The number of illegal immigrants who crashed America’s southwest border surged in September, pushing the 12-month total of the fiscal year to 521,090 — a 25 percent increase over the previous year — according to government data released Tuesday.

This includes people apprehended near the international boundary by U.S. Border Patrol agents, along with foreigners deemed inadmissible at border crossing stations. It does not include people who have presented themselves at border crossing stations seeking asylum.

Experts generally estimate that for every apprehension, one illegal border crosser makes it into the interior of the United States.

But a pair of senior administration officials who briefed reporters on condition of anonymity said the statistics demonstrate the loopholes that tie the hands of law enforcement officers and create a catch-and-release system that makes quick deportation impossible.

Of the 50,568 illegal immigrants caught in September, 20,120 were adults and children traveling together — what the government calls “family units.” That is the highest number in that category of any September on record.

Nearly all of them were from countries other than Mexico, a reality that, for a variety of reasons, makes it impossible for the government to send aliens back in a timely manner.

“What we’d like to convey, more than anything else, is the unique nature of the border crisis today … is that the aliens are being apprehended, but they cannot be removed,” one official said.

The numbers show that illegal immigration has returned to levels typical during Barack Obama’s presidency after a steep drop during President Donald Trump’s first year in office.

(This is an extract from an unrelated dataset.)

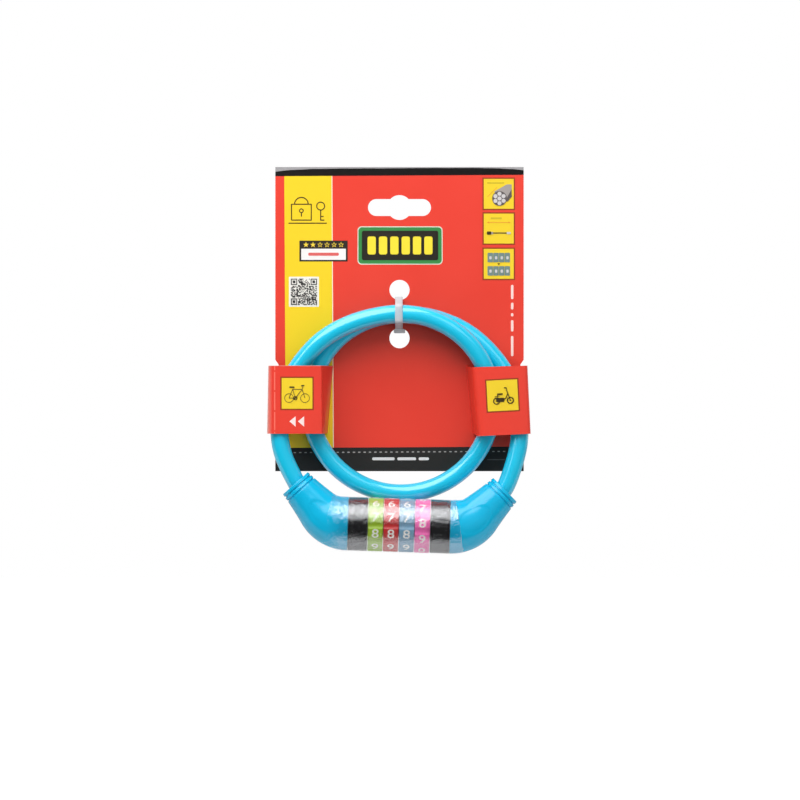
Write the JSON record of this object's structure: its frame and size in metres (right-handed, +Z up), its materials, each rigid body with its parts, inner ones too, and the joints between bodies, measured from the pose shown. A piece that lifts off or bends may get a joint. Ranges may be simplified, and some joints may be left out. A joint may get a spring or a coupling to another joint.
{
  "type": "cable lock",
  "caption": "Combination cable lock on its hang card: a sheathed steel cable, coiled, whose elbow ends meet in a barrel of coloured number dials.",
  "frame": {"origin": "middle of the hang slot, on the front face of the card", "axes": "+Z up as the card hangs, +X along the barrel, to the right as seen from the front, -Y towards the user"},
  "size_m": [0.1452, 0.0373, 0.2145],
  "materials": {
    "card": "printed and varnished board, red with a black band and a yellow stripe",
    "tie": "milky nylon",
    "film": "clear wrinkled shrink film",
    "sheath": "smooth glossy soft PVC",
    "core_steel": "twisted steel strand",
    "elbow": "satin moulded plastic",
    "steel": "plain die-cast or turned metal",
    "bolt": "bright plated steel",
    "spring": "blued spring steel",
    "clip": "dark spring steel",
    "collar": "glossy black moulded plastic",
    "dial_lime": "moulded plastic, white digits",
    "dial_red": "moulded plastic, white digits",
    "dial_blue": "moulded plastic, white digits",
    "dial_pink": "moulded plastic, white digits",
    "brass": "plain"
  },
  "bodies": {
    "card_and_barrel": {"hang_card": "card", "cable_tie": "tie", "shrink_film": "film", "cable_sheath": "sheath", "cable_core": "core_steel", "left_elbow": "elbow", "left_knuckle": "steel", "left_ferrule": "steel", "left_pin": "steel", "left_collar": "collar", "core_tube": "steel", "index_spring": "spring", "end_clip": "clip", "right_collar": "collar"},
    "wheel_1": {"dial_1": "dial_lime", "code_ring_1": "brass"},
    "wheel_2": {"dial_2": "dial_red", "code_ring_2": "brass"},
    "wheel_3": {"dial_3": "dial_blue", "code_ring_3": "brass"},
    "wheel_4": {"dial_4": "dial_pink", "code_ring_4": "brass"},
    "bolt_end": {"bolt": "bolt", "right_knuckle": "steel", "right_pin": "steel", "right_ferrule": "steel", "right_elbow": "elbow"}
  },
  "joints": [
    {"name": "wheel_1_turn", "type": "hinge", "parent": "card_and_barrel", "child": "wheel_1", "pos_m": [-0.01319, -0.0158, -0.17565], "axis": [0.9995, 0, -0.0314], "continuous": true},
    {"name": "wheel_2_turn", "type": "hinge", "parent": "card_and_barrel", "child": "wheel_2", "pos_m": [-0.0046, -0.0158, -0.17592], "axis": [0.9995, 0, -0.0314], "continuous": true},
    {"name": "wheel_3_turn", "type": "hinge", "parent": "card_and_barrel", "child": "wheel_3", "pos_m": [0.004, -0.0158, -0.17619], "axis": [0.9995, 0, -0.0314], "continuous": true},
    {"name": "wheel_4_turn", "type": "hinge", "parent": "card_and_barrel", "child": "wheel_4", "pos_m": [0.01259, -0.0158, -0.17646], "axis": [0.9995, 0, -0.0314], "continuous": true},
    {"name": "bolt_slide", "type": "slide", "parent": "card_and_barrel", "child": "bolt_end", "axis": [0.9995, 0, -0.0314], "range_m": [0, 0.05], "deforming": ["cable_sheath", "cable_core"]}
  ]
}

The numbers also highlight an ongoing problem that goes beyond attention-grabbing stunts like the massive migrant caravan now moving North through Mexico.

The reasons for the spike in border crossings are well-known to people who follow immigration closely. They revolve around laws and court rulings that create an immigration Catch-22 that treats Mexico differently from noncontiguous countries.

If a Mexican child or family comes across the border, U.S. officials can turn them back within a matter of hours or days. Not so for those from Central American countries such as Honduras, Guatemala, and El Salvador.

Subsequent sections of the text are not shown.